Wednesday marked the seventh annual Bemidji Day at the Capitol, which featured 50-some Bemidjians traversing the grounds of the Capitol and State Office Building wearing their trademark red-and-black plaid.

Dayton marked the day by signing the Paul Bunyan birthday card and a certificate in honor of the statue's 75th birthday this year. At his request, Lori Paris, the president of the Bemidji Area Chamber of Commerce, explained the history of Paul and Babe, mentioning that Paul Bunyan himself was modeled after the then-mayor by tripling his dimensions.

"It's a good thing Dave (Larson) wasn't mayor then," quipped Sen. John Carlson, R-Bemidji, referencing the current Bemidji mayor, who stand over 6 feet tall.

Most of those who took part in the annual lobbying day rode down on the Bemidji Bus Line bus, leaving the Lake Bemidji waterfront just after 6 a.m. Others met the contingent at the Capitol.

Most of those who took part in the daylong trip were repeat one-day lobbyists. But there were a few, such as Lorrie Richardson, who were first-timers.

Richardson said she decided to get involved because of the current opportunities facing communities, including the MAGIC Act, which aims to allow Minnesota counties to try innovative ideas before enacting them while also increasing the accountability.

Following a 30-minute meeting with Reps. Kim Norton, DFL-Rochester, and Tom Tillberry, DFL-Fridley, Richardson said she was encouraged to hear that other counties supported the initiative.

"We shouldn't be legislated to death," she said.

Emily Olson, the vice president of the Bemidji High School Student Council, said she made her second straight trip to the Capitol because she wanted to again take part. Whereas last year she was a little unsure how the day would go in small groups with adults, rather than keeping the high school students all together, Olson said she was looking forward to doing that again.
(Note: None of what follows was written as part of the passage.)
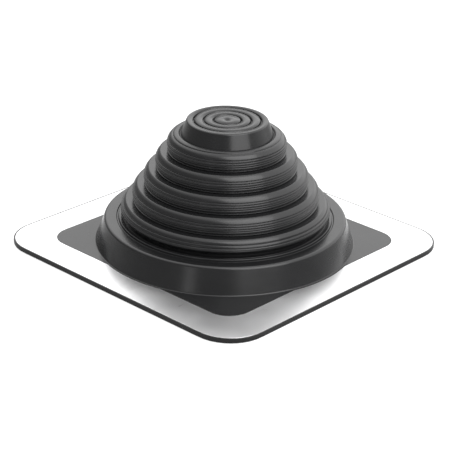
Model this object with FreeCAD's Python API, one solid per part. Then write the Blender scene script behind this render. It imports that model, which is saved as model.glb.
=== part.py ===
"""Pipe flashing boot: a stepped EPDM cone on a square base with an inlaid soft-aluminium sheet.

The boot is one moulding.  A closed cap stands on five stepped rings and a flared collar, and the
collar stands on a square base pad.  Each ring is as wide as one size of pipe: the roofer cuts the
cone at the neck above the ring that fits, pushes the boot down over the pipe and screws the base to
the roof.  The sheet lies in a pocket of the base pad and lets the base be dressed to a profiled roof.

Frame: origin at the centre of the underside, +Z up along the cone's axis, base sides along X and Y.
Units are millimetres.  The radii are worked out from the cap outwards and the heights from the base
upwards, so a change of one size moves all that lies beyond it.  Round stretches of the section are
laid as a few straight bands, which keeps the surface light.
"""
import FreeCAD, Part
import math
import os

# ---- base pad -------------------------------------------------------------------------------------
BASE_THICKNESS = 3.4        # rubber pad, up to the top face of the sheet
BASE_CORNER_R = 25.4        # outer corners, seen from above
BASE_CHAMFER = 1.0          # lower outer edge
FLANGE_WIDTH = 20.2         # from the collar's foot to the base's edge, at the middle of a side
PAD_CORNER_R = 15.0         # corners of the bare rubber pad inside the sheet
PAD_INSET = 2.15            # the pad's straight sides lie this far inside the collar's foot
PAD_BEYOND_FOOT = 1.2       # round ledge of the pad beyond the collar's foot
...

"I really like being with the adults. It was fun to sit and listen to them, to hear what they had to say," she said.

This year's Capitol agenda had fewer meetings with individual legislators, about 50, but instead featured appointments with Brenda Cassellius, Department of Education commissioner; Paul Moe, Department of Employment and Economic Development deputy commissioner; and Myron Frans, the Department of Revenue commissioner.

Welcoming the Bemidji contingent to the Capitol were Rep. John Persell, DFL-Bemidji, and Carlson.

Persell was invited to speak first, which, he noted happily, bucked a trend with lawmakers, who usually yield the floor first to senators.

Both Carlson and Persell said the annual Bemidji Day at the Capitol resonates with legislators.

"They look forward to this," Persell said.

"It's incredible how much of an impact you have had," Carlson said.